Todos ellos carecen de algo. Hay uno que no tiene cuerpo, otro que ha perdido la vista, y otro la razón. O hay uno que no tiene vida; y otro, el pobre Vitaminas, que no puede andar. Es la ley de los cuentos, que nada esté completo. "Cuando empecé a crecer", escribe Mllás, "ya estaba todo roto; rotas las vidas de mis padres, eso era evidente, y rotas las nuestras, que habíamos sido violentamente arrancados de la clase social y de lugar a que pertenecíamos. Cuando pasó el verano nos dimos cuenta de que también la casa estaba rota.
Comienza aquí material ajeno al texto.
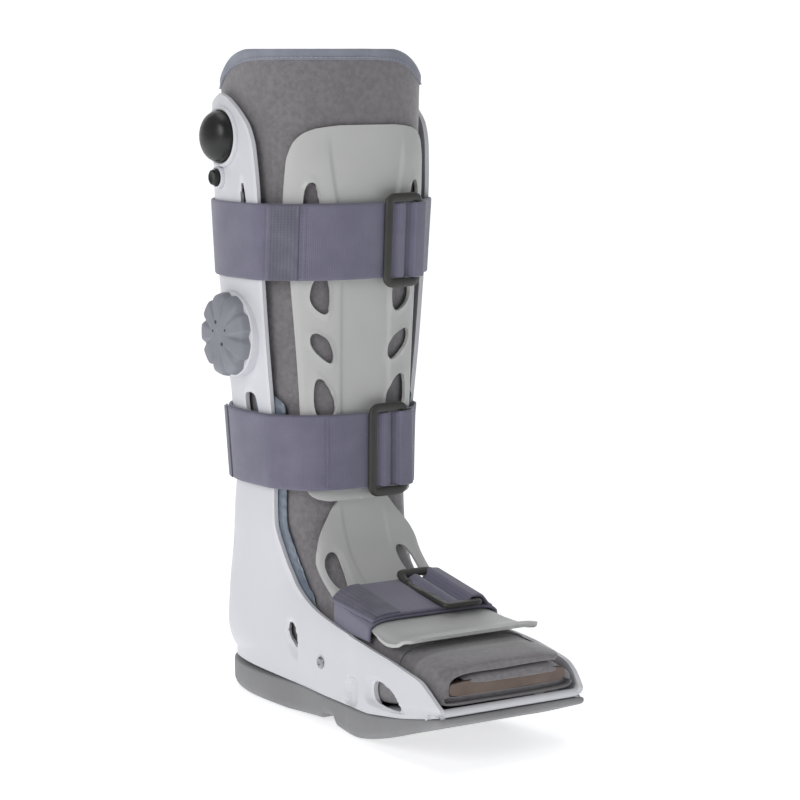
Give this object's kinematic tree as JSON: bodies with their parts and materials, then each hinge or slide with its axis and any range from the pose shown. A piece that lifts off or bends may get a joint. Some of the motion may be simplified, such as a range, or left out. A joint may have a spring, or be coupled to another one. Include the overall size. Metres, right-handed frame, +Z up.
{
  "type": "medical walking boot",
  "caption": "Tall rigid walking boot with a padded liner, rocker sole, front plates, buckled straps, an air bulb and a selector dial.",
  "frame": {"origin": "on the flat heel tread of the sole, below the middle of the leg", "axes": "+Z up along the leg, toe towards -Y, outer side of the leg with its controls towards -X"},
  "size_m": [0.1557, 0.2979, 0.4373],
  "materials": {
    "shell_plastic": "smooth moulded, satin",
    "plate_plastic": "smooth moulded, satin",
    "sole_rubber": "moulded rubber, dull",
    "liner_cloth": "brushed loop cloth over foam",
    "binding_cloth": "folded and stitched band",
    "insole_foam": "cloth-faced foam",
    "cell_vinyl": "glossy soft vinyl",
    "strap_webbing": "woven webbing with loop face",
    "buckle_plastic": "dark moulded, satin",
    "bulb_rubber": "smooth black rubber",
    "dial_plastic": "grey moulded, satin",
    "rivet_steel": "satin steel"
  },
  "bodies": {
    "boot": {"shell": "shell_plastic", "outsole": "sole_rubber", "liner": "liner_cloth", "liner_binding": "binding_cloth", "toe_flap": "liner_cloth", "insole": "insole_foam", "air_cell_outer": "cell_vinyl", "air_cell_inner": "cell_vinyl", "shin_plate": "plate_plastic", "foot_plate": "plate_plastic", "upper_strap": "strap_webbing", "lower_strap": "strap_webbing", "foot_strap": "strap_webbing", "upper_buckle": "buckle_plastic", "lower_buckle": "buckle_plastic", "foot_buckle": "buckle_plastic", "bulb_collar": "shell_plastic", "pump_bulb": "bulb_rubber", "button_collar": "shell_plastic", "dial_seat": "shell_plastic", "rivet": "rivet_steel"},
    "dial": {"dial_knob": "dial_plastic"},
    "button": {"release_button": "bulb_rubber"}
  },
  "joints": [
    {"name": "dial_turn", "type": "hinge", "parent": "boot", "child": "dial", "pos_m": [-0.0626, 0.008, 0.249], "axis": [-1, 0, 0], "range_deg": [-60, 60]},
    {"name": "release_press", "type": "slide", "parent": "boot", "child": "button", "axis": [1, 0, 0], "range_m": [0, 0.0015], "stiffness_N_per_m": 300, "springref_m": -0.001}
  ]
}
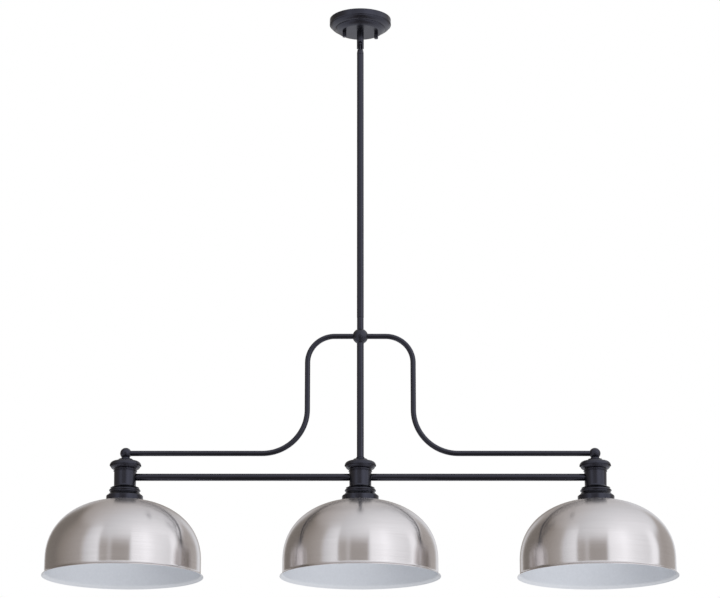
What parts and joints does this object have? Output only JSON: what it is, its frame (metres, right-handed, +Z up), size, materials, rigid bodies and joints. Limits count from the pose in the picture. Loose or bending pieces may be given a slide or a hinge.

Si llovía, aparecían goteras que nos obligaban a desplazar las camas de sitio para colocar cubos que cada tanto era preciso vaciar". El mundo de los cuentos está poblado de seres y lugares rotos. Seres a los que les faltan los brazos, que no pueden ver o andar, que viven presos en torres que nadie visita, que han perdido la voz o que tienen que realizar las tareas más extrañas. Y, misteriosamente, al ponernos en contacto con ellos descubrimos en nuestros propios cuerpos los órganos y miembros que los suyos perdieron. Y así sentimos vivir en nuestro tacto la mano de la muchacha manca, en nuestros ojos los del niño ciego, y en nuestros labios las palabras de los que no pueden hablar. Lo que ellos han perdido aparece en nosotros al escuchar su historia.

Es lo que pasa con esta novela, tal vez la más conmovedora y honda de las que ha escrito Millás, que de pronto se transforma en un cuento. Y un cuento es mucho más que una novela. Las novelas hablan de lo que somos; los cuentos, de lo que nos falta. Y al hacerlo nos ofrecen una segunda vida. Ése es el milagro de los cuentos, entregarnos la vida que la Bella Durmiente no pudo vivir. Y eso hacen los personajes de esta novela, visitan las zonas oscuras de lo real para que nosotros podamos aprovechar la luz y el brillo del mundo. Por eso Millás afirma una y otra vez que la misión de la escritura es relacionar lo que hiere con lo que cura. Un personaje de W. Faulkner dijo que nunca renunciaría al loco mundo que conocemos, a pesar de su infinita tristeza. Y creo que el gran acierto de esta hermosa novela es hacernos sentir la angustia y la dulzura implícitas en esta verdad.